**DATA SECTION**
>> START
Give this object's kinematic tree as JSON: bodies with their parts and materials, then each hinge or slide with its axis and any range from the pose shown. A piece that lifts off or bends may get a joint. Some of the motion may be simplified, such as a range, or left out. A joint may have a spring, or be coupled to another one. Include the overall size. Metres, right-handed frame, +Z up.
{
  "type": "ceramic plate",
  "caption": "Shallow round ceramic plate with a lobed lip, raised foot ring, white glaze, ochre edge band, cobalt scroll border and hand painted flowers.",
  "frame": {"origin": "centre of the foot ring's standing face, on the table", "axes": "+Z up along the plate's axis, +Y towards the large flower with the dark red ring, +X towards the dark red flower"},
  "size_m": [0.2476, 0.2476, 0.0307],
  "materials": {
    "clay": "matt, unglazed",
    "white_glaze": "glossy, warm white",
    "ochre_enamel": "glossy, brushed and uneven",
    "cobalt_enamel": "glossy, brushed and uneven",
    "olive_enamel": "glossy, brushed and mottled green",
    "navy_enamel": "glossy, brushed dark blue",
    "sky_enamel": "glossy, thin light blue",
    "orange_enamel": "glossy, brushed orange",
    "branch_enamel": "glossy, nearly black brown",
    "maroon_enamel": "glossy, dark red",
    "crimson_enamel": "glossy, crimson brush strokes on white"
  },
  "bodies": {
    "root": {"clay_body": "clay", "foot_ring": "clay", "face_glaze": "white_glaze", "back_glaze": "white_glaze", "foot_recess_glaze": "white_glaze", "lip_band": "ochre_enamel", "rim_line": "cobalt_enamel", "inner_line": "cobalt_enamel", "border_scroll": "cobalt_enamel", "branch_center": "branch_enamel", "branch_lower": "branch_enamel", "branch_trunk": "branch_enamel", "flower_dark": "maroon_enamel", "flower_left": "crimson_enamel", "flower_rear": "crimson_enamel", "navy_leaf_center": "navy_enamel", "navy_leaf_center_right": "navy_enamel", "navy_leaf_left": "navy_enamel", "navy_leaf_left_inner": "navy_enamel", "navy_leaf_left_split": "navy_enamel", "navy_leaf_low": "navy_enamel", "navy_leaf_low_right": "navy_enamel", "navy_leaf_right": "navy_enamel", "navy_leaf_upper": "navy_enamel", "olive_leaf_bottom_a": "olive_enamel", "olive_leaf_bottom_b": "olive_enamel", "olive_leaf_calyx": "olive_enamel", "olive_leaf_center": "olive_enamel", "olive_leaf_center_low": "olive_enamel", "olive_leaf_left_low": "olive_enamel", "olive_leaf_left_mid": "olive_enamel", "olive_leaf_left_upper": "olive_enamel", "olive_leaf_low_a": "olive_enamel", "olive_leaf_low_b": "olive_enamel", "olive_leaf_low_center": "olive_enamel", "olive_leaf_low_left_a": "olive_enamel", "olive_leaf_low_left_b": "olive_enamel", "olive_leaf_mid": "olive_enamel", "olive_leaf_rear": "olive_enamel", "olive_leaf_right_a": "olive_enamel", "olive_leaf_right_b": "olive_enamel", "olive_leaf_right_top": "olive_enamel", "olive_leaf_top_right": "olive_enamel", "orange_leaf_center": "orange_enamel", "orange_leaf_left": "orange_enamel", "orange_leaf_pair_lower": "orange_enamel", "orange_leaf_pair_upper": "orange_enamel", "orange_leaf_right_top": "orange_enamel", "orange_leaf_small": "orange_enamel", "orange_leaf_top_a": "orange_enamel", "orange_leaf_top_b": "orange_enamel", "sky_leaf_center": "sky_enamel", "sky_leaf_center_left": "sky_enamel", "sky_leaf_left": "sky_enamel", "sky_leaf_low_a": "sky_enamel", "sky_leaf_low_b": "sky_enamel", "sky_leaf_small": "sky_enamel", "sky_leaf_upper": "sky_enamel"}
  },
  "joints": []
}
>> END
**STATED TASK**
Quote every line of the data, word for word.

**EXERCISE OUTPUT**
Give this object's kinematic tree as JSON: bodies with their parts and materials, then each hinge or slide with its axis and any range from the pose shown. A piece that lifts off or bends may get a joint. Some of the motion may be simplified, such as a range, or left out. A joint may have a spring, or be coupled to another one. Include the overall size. Metres, right-handed frame, +Z up.
{
  "type": "ceramic plate",
  "caption": "Shallow round ceramic plate with a lobed lip, raised foot ring, white glaze, ochre edge band, cobalt scroll border and hand painted flowers.",
  "frame": {"origin": "centre of the foot ring's standing face, on the table", "axes": "+Z up along the plate's axis, +Y towards the large flower with the dark red ring, +X towards the dark red flower"},
  "size_m": [0.2476, 0.2476, 0.0307],
  "materials": {
    "clay": "matt, unglazed",
    "white_glaze": "glossy, warm white",
    "ochre_enamel": "glossy, brushed and uneven",
    "cobalt_enamel": "glossy, brushed and uneven",
    "olive_enamel": "glossy, brushed and mottled green",
    "navy_enamel": "glossy, brushed dark blue",
    "sky_enamel": "glossy, thin light blue",
    "orange_enamel": "glossy, brushed orange",
    "branch_enamel": "glossy, nearly black brown",
    "maroon_enamel": "glossy, dark red",
    "crimson_enamel": "glossy, crimson brush strokes on white"
  },
  "bodies": {
    "root": {"clay_body": "clay", "foot_ring": "clay", "face_glaze": "white_glaze", "back_glaze": "white_glaze", "foot_recess_glaze": "white_glaze", "lip_band": "ochre_enamel", "rim_line": "cobalt_enamel", "inner_line": "cobalt_enamel", "border_scroll": "cobalt_enamel", "branch_center": "branch_enamel", "branch_lower": "branch_enamel", "branch_trunk": "branch_enamel", "flower_dark": "maroon_enamel", "flower_left": "crimson_enamel", "flower_rear": "crimson_enamel", "navy_leaf_center": "navy_enamel", "navy_leaf_center_right": "navy_enamel", "navy_leaf_left": "navy_enamel", "navy_leaf_left_inner": "navy_enamel", "navy_leaf_left_split": "navy_enamel", "navy_leaf_low": "navy_enamel", "navy_leaf_low_right": "navy_enamel", "navy_leaf_right": "navy_enamel", "navy_leaf_upper": "navy_enamel", "olive_leaf_bottom_a": "olive_enamel", "olive_leaf_bottom_b": "olive_enamel", "olive_leaf_calyx": "olive_enamel", "olive_leaf_center": "olive_enamel", "olive_leaf_center_low": "olive_enamel", "olive_leaf_left_low": "olive_enamel", "olive_leaf_left_mid": "olive_enamel", "olive_leaf_left_upper": "olive_enamel", "olive_leaf_low_a": "olive_enamel", "olive_leaf_low_b": "olive_enamel", "olive_leaf_low_center": "olive_enamel", "olive_leaf_low_left_a": "olive_enamel", "olive_leaf_low_left_b": "olive_enamel", "olive_leaf_mid": "olive_enamel", "olive_leaf_rear": "olive_enamel", "olive_leaf_right_a": "olive_enamel", "olive_leaf_right_b": "olive_enamel", "olive_leaf_right_top": "olive_enamel", "olive_leaf_top_right": "olive_enamel", "orange_leaf_center": "orange_enamel", "orange_leaf_left": "orange_enamel", "orange_leaf_pair_lower": "orange_enamel", "orange_leaf_pair_upper": "orange_enamel", "orange_leaf_right_top": "orange_enamel", "orange_leaf_small": "orange_enamel", "orange_leaf_top_a": "orange_enamel", "orange_leaf_top_b": "orange_enamel", "sky_leaf_center": "sky_enamel", "sky_leaf_center_left": "sky_enamel", "sky_leaf_left": "sky_enamel", "sky_leaf_low_a": "sky_enamel", "sky_leaf_low_b": "sky_enamel", "sky_leaf_small": "sky_enamel", "sky_leaf_upper": "sky_enamel"}
  },
  "joints": []
}